DASDL specifications for sectioning sets determine what the sections look like when the file is initialized by DMUTILITY. All sectioning information for an index sequential set or subset is contained within the file and determines how the set or subset file is logically sectioned.

Table Format

The following figure illustrates the table format for index sequential sets and subsets.

Example 39. Index Sequential Set and Subset Table Format

            WORD
              0      Table control word (TCW)
              1      Table serial number (TSN)
              2      ---
                      .
                      .   Unused key entries.
                      .
                     ---
                     ---
                      .
                      .   In-use key entries in
                      .   ascending sequence.
                      .   (First entry is numbered one.)
                      .
                     ---
                     ---
                      .
                      .   Unused key entries.
                      .
                     ---


Valid entries are always contiguous within tables. Within the range of valid entries, the entries are always in order by key, thus allowing a binary search to be used for insertion and retrieval. Entries are allowed to float within tables under the control of TCWs. Once the entries reach the beginning of the table, they are moved down to the end of the table. Each TCW gives the location of the first entry, indicates the number of entries, and indicates whether the table is coarse or fine. Refer to “Common Features” earlier in this appendix for layout details. For coarse tables, the AA words point to other tables in the set; for fine tables, they point to records in the data set.

If the database is audited, the TSN is used to coordinate the current state of the table with the audit trail. In unaudited databases, the TSN is present but not used.

Empty blocks arise from deleting all entries in a table. These blocks are kept in a one-way linked list whose head is in block 0 (zero).

Index Sequential Set and Subset Restrictions

For the following reasons there are no restrictions on index sequential sets and subsets:

  • Efficient disk space utilization depends upon keeping tables reasonably full.
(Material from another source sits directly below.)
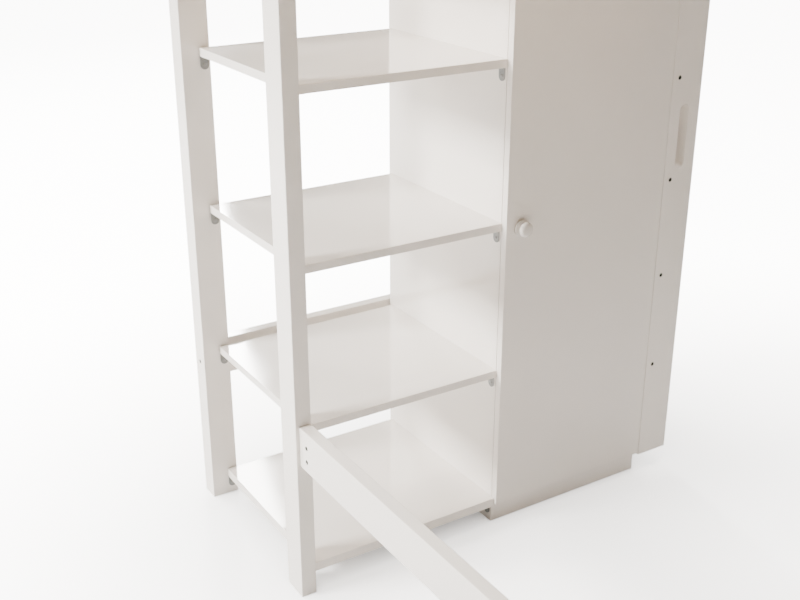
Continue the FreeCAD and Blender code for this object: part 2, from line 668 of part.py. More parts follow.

When the set or subset is initially loaded in either ascending or descending sequence, tables are LOADFACTOR percent full. Random additions can cause the average table loading to change. Reorganization can be used to reorder and compact the index sequential structures.

  • Tables for embedded structures are not shared between masters. Since the minimum table size is one segment, at least one segment is allocated for each master with details.

  • FIND NEXT and FIND PRIOR operations access entries sequentially within each fine table, and then examine the coarse tables to locate the next fine table. Thus, the operations are extremely fast. The path for an index sequential structure includes not only the fine table but also the current coarse tables for each level of the hierarchy. Entries are returned in order by key.

  • A FIND AT operation uses a binary search at each table level and is efficient. Although one table is accessed at each level, the buffer management scheme chooses the least frequently used tables to overlay; the result is that the coarse tables tend to remain in memory if sufficient buffers are allocated.

  • When a record in a data set is created or deleted, spanning index sets are updated in the order in which they are declared in the DASDL description. (Note that lock and store operations that change the key also cause index sets to be updated.) Fine tables that are affected are locked and remain locked until all the updates are complete. If the contention on the fine tables of the first spanning set caused by serial updating minimizes the throughput, and if the spanning set is declared last in the DASDL description and other indexes are accessed randomly, performance can be improved.

  • Because the order in which fine tables are locked is based on the order of declarations in the DASDL description, it is beneficial if the most randomly distributed set is declared first and the least randomly distributed set is declared last.

  • The number of levels can be controlled using the TABLESIZE and LOADFACTOR values, and can be computed as follows:

    ((TABLESIZE * LOADING) ** N)  GEQ  POPULATION

The elements of the equation are explained in the following text:

Element

Description

LOADING

Average number of entries for each table divided by TABLESIZE. Initially this is LOADFACTOR if the structure is loaded in sequence.

N

Number of table levels.

POPULATION

Total number of entries.

The equation is equivalent to the Nth root of the POPULATION value divided by the LOADING value, which can be expressed as

TABLESIZE  GEQ  (POPULATION ** (1/N)) / LOADING

For example, assume a POPULATION of 10,000 and a LOADING of 66.7 percent; then the TABLESIZE values when there are two and three levels of tables are greater than or equal to 150 and 33 respectively. The calculation for the TABLESIZE value when there are two levels of tables is as follows:

     TABLESIZE  GEQ  (10,000 ** (1/2)) /.667
           GEQ  100/.667
           GEQ  150

The TABLESIZE value calculation when there are three levels of tables is as follows:

   TABLESIZE GEQ  (10,000 ** (1/3)) /.667
         GEQ  22/.667
         GEQ  33

Since one I/O operation can be required for each table level, random access is generally faster when tables are reasonably large, resulting in fewer levels of tables. However, a large TABLESIZE value requires more I/O transfer time, more core space, and more processor overhead to move entries during an update. Therefore, if the TABLESIZE value is so large that it costs more to maintain one large table than two smaller ones, the structure should be designed with a smaller TABLESIZE value and more levels.